## BEGIN DATA BLOCK

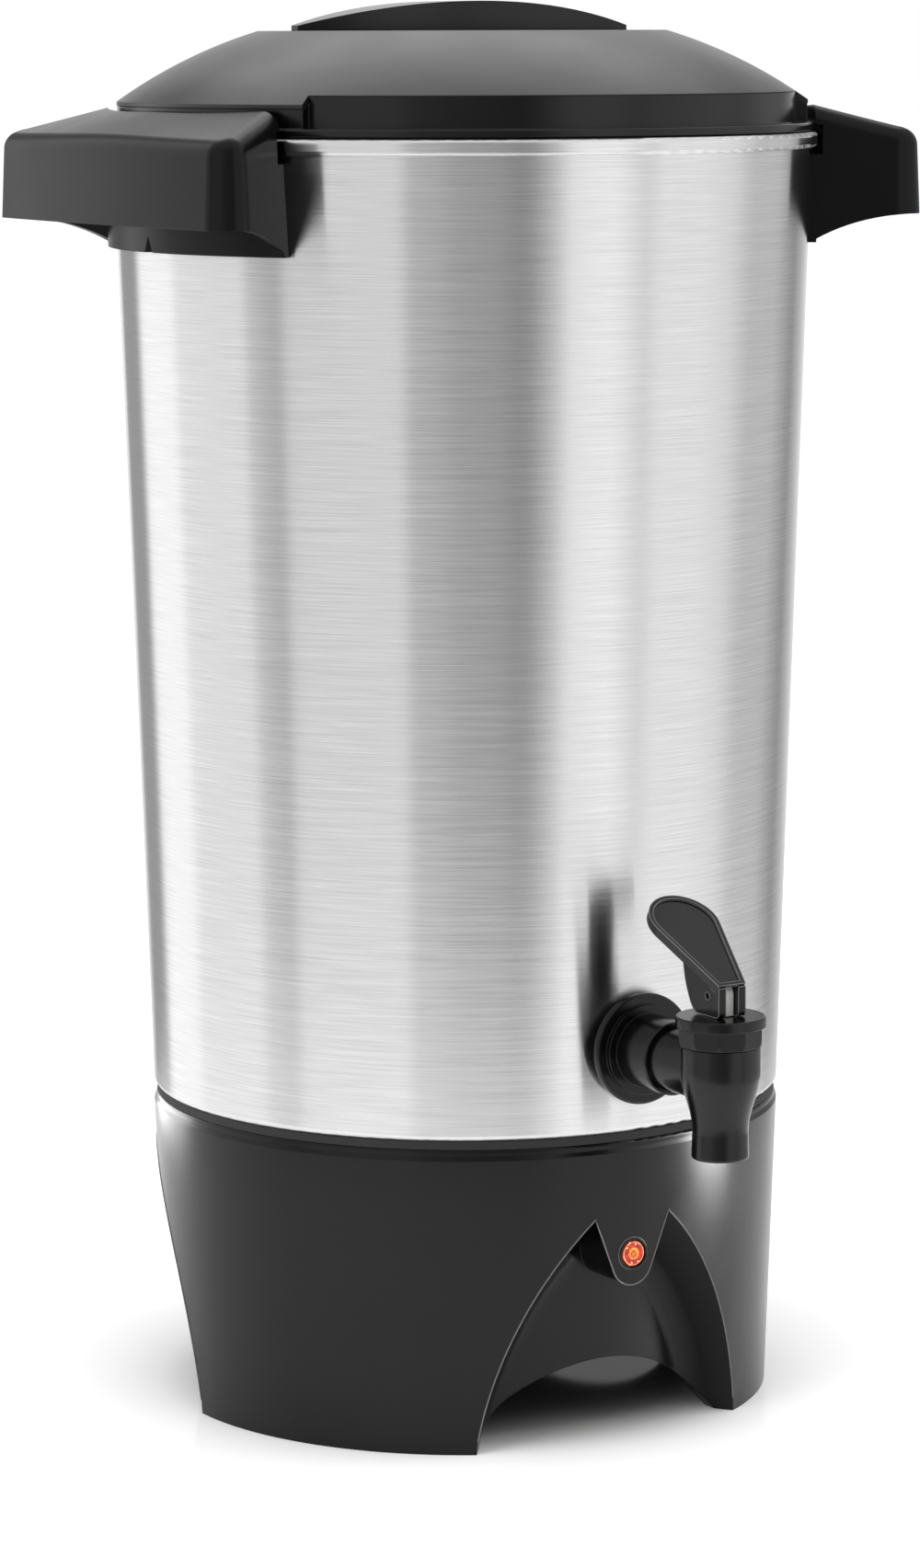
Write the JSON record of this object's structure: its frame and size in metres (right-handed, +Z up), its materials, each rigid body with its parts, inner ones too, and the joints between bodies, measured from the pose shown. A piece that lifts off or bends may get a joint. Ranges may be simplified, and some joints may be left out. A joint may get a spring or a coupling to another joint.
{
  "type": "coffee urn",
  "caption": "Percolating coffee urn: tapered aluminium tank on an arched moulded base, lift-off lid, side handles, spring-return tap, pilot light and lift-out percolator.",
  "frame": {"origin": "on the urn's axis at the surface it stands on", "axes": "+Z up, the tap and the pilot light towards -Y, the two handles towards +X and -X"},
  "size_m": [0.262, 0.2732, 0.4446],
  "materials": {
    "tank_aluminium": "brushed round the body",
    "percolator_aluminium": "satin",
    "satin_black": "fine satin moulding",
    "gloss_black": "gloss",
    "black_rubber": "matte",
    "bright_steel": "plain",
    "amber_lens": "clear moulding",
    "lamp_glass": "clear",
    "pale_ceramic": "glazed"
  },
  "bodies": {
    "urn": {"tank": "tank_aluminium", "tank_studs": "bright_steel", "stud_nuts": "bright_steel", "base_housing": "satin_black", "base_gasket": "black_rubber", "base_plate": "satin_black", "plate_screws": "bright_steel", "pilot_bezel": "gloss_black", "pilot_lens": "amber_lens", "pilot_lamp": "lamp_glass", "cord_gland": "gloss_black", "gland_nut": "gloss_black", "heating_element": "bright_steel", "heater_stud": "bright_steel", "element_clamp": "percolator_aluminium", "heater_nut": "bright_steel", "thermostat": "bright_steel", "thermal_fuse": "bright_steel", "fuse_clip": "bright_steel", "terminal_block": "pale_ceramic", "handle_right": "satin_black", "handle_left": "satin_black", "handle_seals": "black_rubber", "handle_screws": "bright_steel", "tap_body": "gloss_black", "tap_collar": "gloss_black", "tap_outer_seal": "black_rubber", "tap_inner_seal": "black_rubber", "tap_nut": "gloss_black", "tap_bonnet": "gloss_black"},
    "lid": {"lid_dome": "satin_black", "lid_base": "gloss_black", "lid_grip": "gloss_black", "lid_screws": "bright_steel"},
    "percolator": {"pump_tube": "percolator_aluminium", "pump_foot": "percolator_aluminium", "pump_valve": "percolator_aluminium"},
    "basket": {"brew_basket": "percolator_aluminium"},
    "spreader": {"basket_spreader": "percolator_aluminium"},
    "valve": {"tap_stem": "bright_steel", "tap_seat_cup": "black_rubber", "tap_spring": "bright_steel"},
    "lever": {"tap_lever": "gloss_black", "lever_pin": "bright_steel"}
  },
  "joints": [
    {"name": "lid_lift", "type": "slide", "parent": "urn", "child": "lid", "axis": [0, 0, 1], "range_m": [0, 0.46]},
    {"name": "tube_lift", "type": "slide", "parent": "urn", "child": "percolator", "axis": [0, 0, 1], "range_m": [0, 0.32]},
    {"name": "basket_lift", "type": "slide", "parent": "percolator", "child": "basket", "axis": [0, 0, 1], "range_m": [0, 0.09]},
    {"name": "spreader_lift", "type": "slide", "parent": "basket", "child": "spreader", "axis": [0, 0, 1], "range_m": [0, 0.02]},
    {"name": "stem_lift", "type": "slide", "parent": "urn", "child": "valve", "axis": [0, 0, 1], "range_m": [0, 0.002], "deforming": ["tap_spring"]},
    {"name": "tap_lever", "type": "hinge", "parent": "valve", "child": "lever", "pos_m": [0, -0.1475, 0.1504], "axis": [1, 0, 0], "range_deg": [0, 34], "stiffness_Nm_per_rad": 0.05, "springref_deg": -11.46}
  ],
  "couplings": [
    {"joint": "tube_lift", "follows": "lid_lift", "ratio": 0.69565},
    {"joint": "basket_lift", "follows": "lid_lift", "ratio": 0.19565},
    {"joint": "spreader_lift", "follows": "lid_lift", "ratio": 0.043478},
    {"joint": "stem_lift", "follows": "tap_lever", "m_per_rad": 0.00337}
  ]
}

## END DATA BLOCK

▸ **TASK REQUIREMENTS**
Restate the data above word for word.

▸ **FINISHED ANSWER**
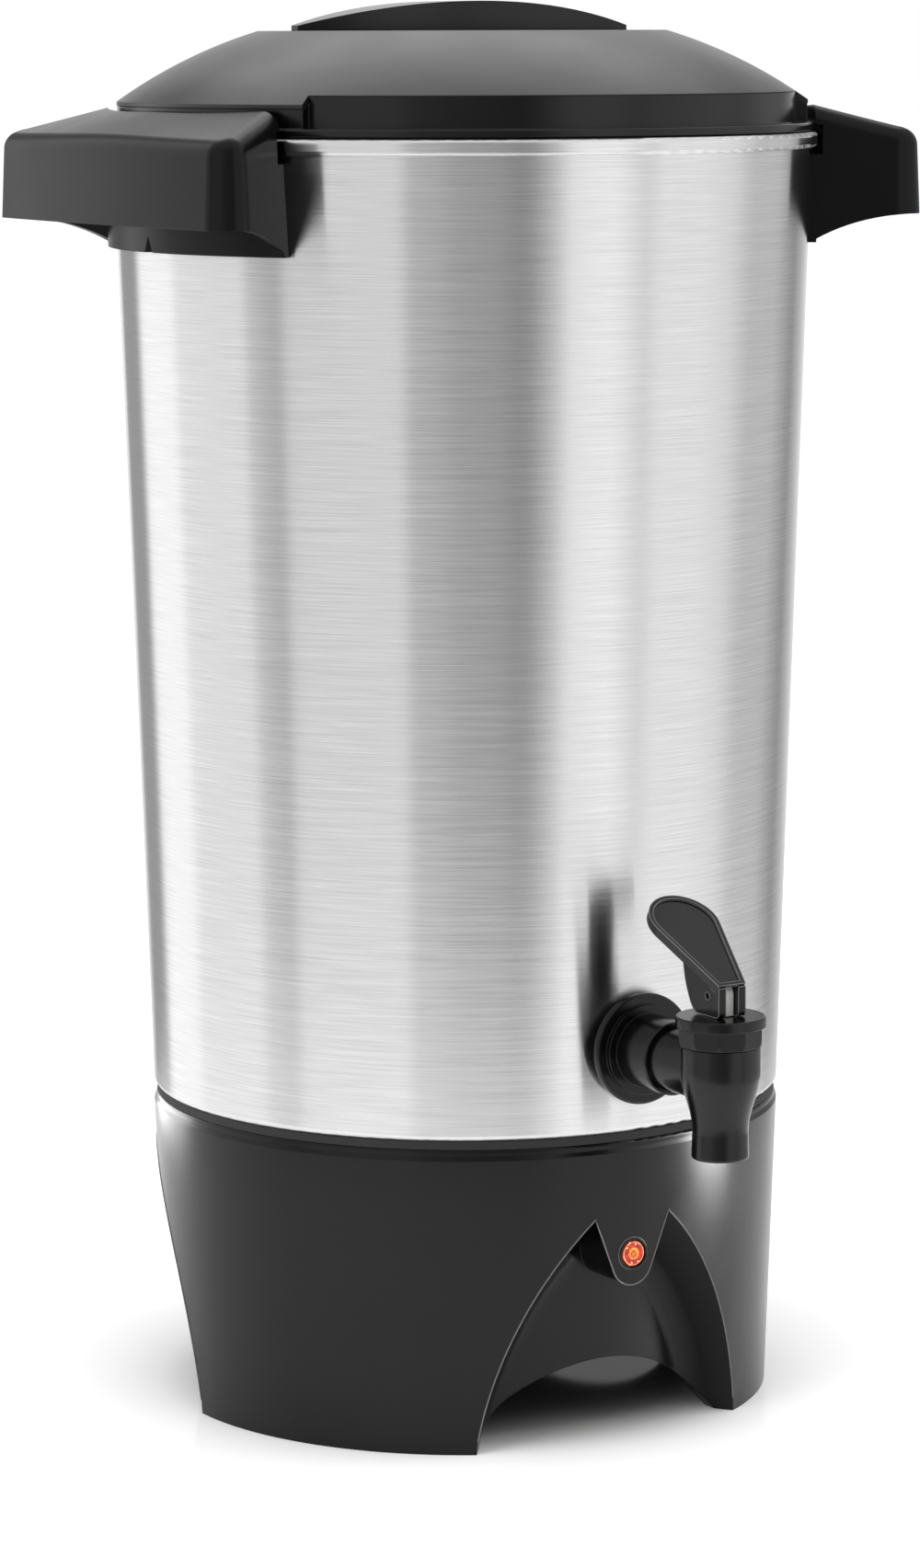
Write the JSON record of this object's structure: its frame and size in metres (right-handed, +Z up), its materials, each rigid body with its parts, inner ones too, and the joints between bodies, measured from the pose shown. A piece that lifts off or bends may get a joint. Ranges may be simplified, and some joints may be left out. A joint may get a spring or a coupling to another joint.
{
  "type": "coffee urn",
  "caption": "Percolating coffee urn: tapered aluminium tank on an arched moulded base, lift-off lid, side handles, spring-return tap, pilot light and lift-out percolator.",
  "frame": {"origin": "on the urn's axis at the surface it stands on", "axes": "+Z up, the tap and the pilot light towards -Y, the two handles towards +X and -X"},
  "size_m": [0.262, 0.2732, 0.4446],
  "materials": {
    "tank_aluminium": "brushed round the body",
    "percolator_aluminium": "satin",
    "satin_black": "fine satin moulding",
    "gloss_black": "gloss",
    "black_rubber": "matte",
    "bright_steel": "plain",
    "amber_lens": "clear moulding",
    "lamp_glass": "clear",
    "pale_ceramic": "glazed"
  },
  "bodies": {
    "urn": {"tank": "tank_aluminium", "tank_studs": "bright_steel", "stud_nuts": "bright_steel", "base_housing": "satin_black", "base_gasket": "black_rubber", "base_plate": "satin_black", "plate_screws": "bright_steel", "pilot_bezel": "gloss_black", "pilot_lens": "amber_lens", "pilot_lamp": "lamp_glass", "cord_gland": "gloss_black", "gland_nut": "gloss_black", "heating_element": "bright_steel", "heater_stud": "bright_steel", "element_clamp": "percolator_aluminium", "heater_nut": "bright_steel", "thermostat": "bright_steel", "thermal_fuse": "bright_steel", "fuse_clip": "bright_steel", "terminal_block": "pale_ceramic", "handle_right": "satin_black", "handle_left": "satin_black", "handle_seals": "black_rubber", "handle_screws": "bright_steel", "tap_body": "gloss_black", "tap_collar": "gloss_black", "tap_outer_seal": "black_rubber", "tap_inner_seal": "black_rubber", "tap_nut": "gloss_black", "tap_bonnet": "gloss_black"},
    "lid": {"lid_dome": "satin_black", "lid_base": "gloss_black", "lid_grip": "gloss_black", "lid_screws": "bright_steel"},
    "percolator": {"pump_tube": "percolator_aluminium", "pump_foot": "percolator_aluminium", "pump_valve": "percolator_aluminium"},
    "basket": {"brew_basket": "percolator_aluminium"},
    "spreader": {"basket_spreader": "percolator_aluminium"},
    "valve": {"tap_stem": "bright_steel", "tap_seat_cup": "black_rubber", "tap_spring": "bright_steel"},
    "lever": {"tap_lever": "gloss_black", "lever_pin": "bright_steel"}
  },
  "joints": [
    {"name": "lid_lift", "type": "slide", "parent": "urn", "child": "lid", "axis": [0, 0, 1], "range_m": [0, 0.46]},
    {"name": "tube_lift", "type": "slide", "parent": "urn", "child": "percolator", "axis": [0, 0, 1], "range_m": [0, 0.32]},
    {"name": "basket_lift", "type": "slide", "parent": "percolator", "child": "basket", "axis": [0, 0, 1], "range_m": [0, 0.09]},
    {"name": "spreader_lift", "type": "slide", "parent": "basket", "child": "spreader", "axis": [0, 0, 1], "range_m": [0, 0.02]},
    {"name": "stem_lift", "type": "slide", "parent": "urn", "child": "valve", "axis": [0, 0, 1], "range_m": [0, 0.002], "deforming": ["tap_spring"]},
    {"name": "tap_lever", "type": "hinge", "parent": "valve", "child": "lever", "pos_m": [0, -0.1475, 0.1504], "axis": [1, 0, 0], "range_deg": [0, 34], "stiffness_Nm_per_rad": 0.05, "springref_deg": -11.46}
  ],
  "couplings": [
    {"joint": "tube_lift", "follows": "lid_lift", "ratio": 0.69565},
    {"joint": "basket_lift", "follows": "lid_lift", "ratio": 0.19565},
    {"joint": "spreader_lift", "follows": "lid_lift", "ratio": 0.043478},
    {"joint": "stem_lift", "follows": "tap_lever", "m_per_rad": 0.00337}
  ]
}